Apa yang tersisa?. Nothing. Hanya
sebuah cerita dan dongeng mengenai kehidupan masyarakat lalu. Entah besok entah
lusa anak cucu kita tak dapat menikmatinya tak dapat menyaksikannya. Seperti
yang dikatakan oleh Thomas hobbes “siapa yang kuat dialah yang berkuasa”
nampaknya ini telah terjadi di Negara ini. Mereka para pemilik modal, para
pembuat regulasi, para pengambil keputusan telah kong kalikong untuk membuat
suatu perubahan atas nama modernisasi dan kemajuan. Mereka bermain sangat lihai
dalam menindas rakyat. Pembuat regulasi yang menyusun aturan, pemerintah
mengambil keputusan dan pemilik modal yang bertindak dalam penindasan. Entah
sampai kapan ini semua terjadi.
Rakyat sungguh orang yang sabar.
Rakyat sungguh legowo dipimpin mereka. Rakyat sungguh orang yang ikhlas dalam
menghadapi mereka. Tak ada jerit tangis, walaupun dalam hati penuh caci maki.

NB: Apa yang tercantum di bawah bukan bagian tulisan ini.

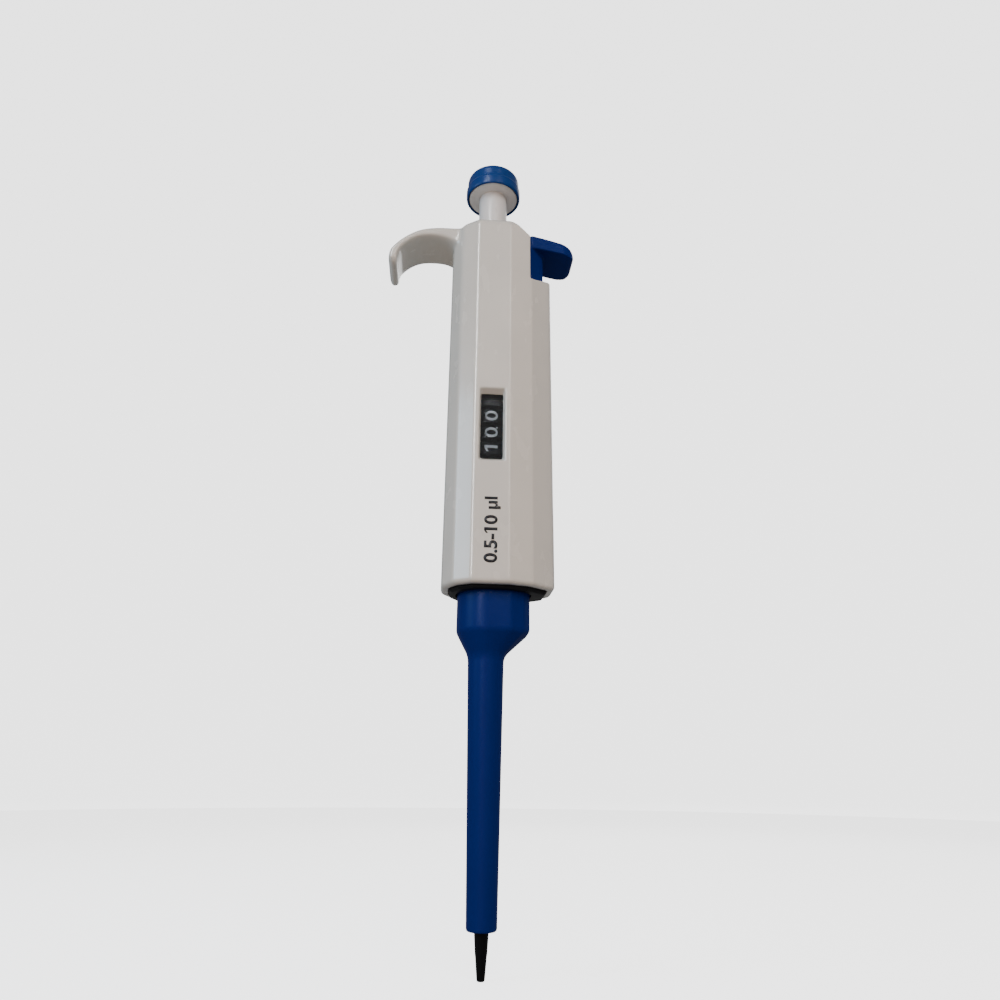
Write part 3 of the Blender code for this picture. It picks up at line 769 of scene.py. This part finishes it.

Tak ada kata menyerah meskipun terus kalah. Tak ada kata berhenti walau harga
semakin melambung tinggi.
Terus berbuat, terus bekerja,
terus gerak melawan setiap penindasan. Melawan dengan penerimaan, penerimaan
yang ikhlas. Apakah ini warisan nenek moyang yang terus ada. Sifat ikhlas dan
legowo karena dizalimi penguasa. Selama tiga setengah abad dikurung dan dijajah
namun mereka terus tabah. Terus melawan dengan peneriman yang teguh. Terus
berjuang melawan penindasan.
Kini penindasan bukan dari bangsa
lain namun dari bangsa sendiri. Dari anak cucu sendiri. Dari satu ras satu
kebudayaan sendiri. Sungguh perjuangan yang sangat berat. Musuh dalam selimut
yang begitu lihai dalam siasat dan strategi perang. Sekali lagi atas nama
kemajuan dan modernisasi mereka telah berada dalam tulang rusuk. Menggerogoti
negeri yang makmur dan menyedot sumberdaya yang melimpah untuk kepentingang
perut mereka. Seperti lintah yang menghisap darah manusia. Mereka menghisap
sumberdaya alam dan mengambil alih kearifan yang ada.
Dapat kita saksikan pembangunan
yang terus digenjot. Gedung-gedung pencakar langit, perkantoran, mal-mal, dan
jalan yang terus diperlebar. Semua terlihat megah dan indah. Namun semua itu
telah mengorbankan banyak sekali kepentingan rakyat. Sungguh banyak sekali.
Pasar tradisional yang kian tersisih, kebudayaan lokal yang kian tersinggkirkan
dan pola hidup masyarakat yang tak karuan. Mereka menjadi semakin konsumtif karena
sebuah perubahan zaman. Mencontoh Negara maju yang telah dulu memperlihatkan
kemegahan sistem ekonomi ini. Sangat disayangkan kita mengidap cara mencontoh
yang kurang selektif. Memasukkan setiap yang kita lihat menjadi sebuah
kebenaran yang harus dilakukan.
Kini sumua telah terjadi. Tak ada
yang harus disesali dengan apa yang ada saat ini. Hanya bordoa agar diberikan
kelapangan dalam penerimaan, diberi keikhlasan dalam setiap penindasan. Dan
diberi kemudahan dalam setiap perjuang. Ya. Perjuangan untuk hidup dalam sebuah
kesederhanaan. Untuk hidup dalam sebuah kerarifan. Tak ada ambisi, yang ada
hanyalah penyelarasan dengan alam.
Mari sama-sama menengadahkan tangan
dan berdoa untuk penerimaan dan keikhlasan dalam setiap jalan.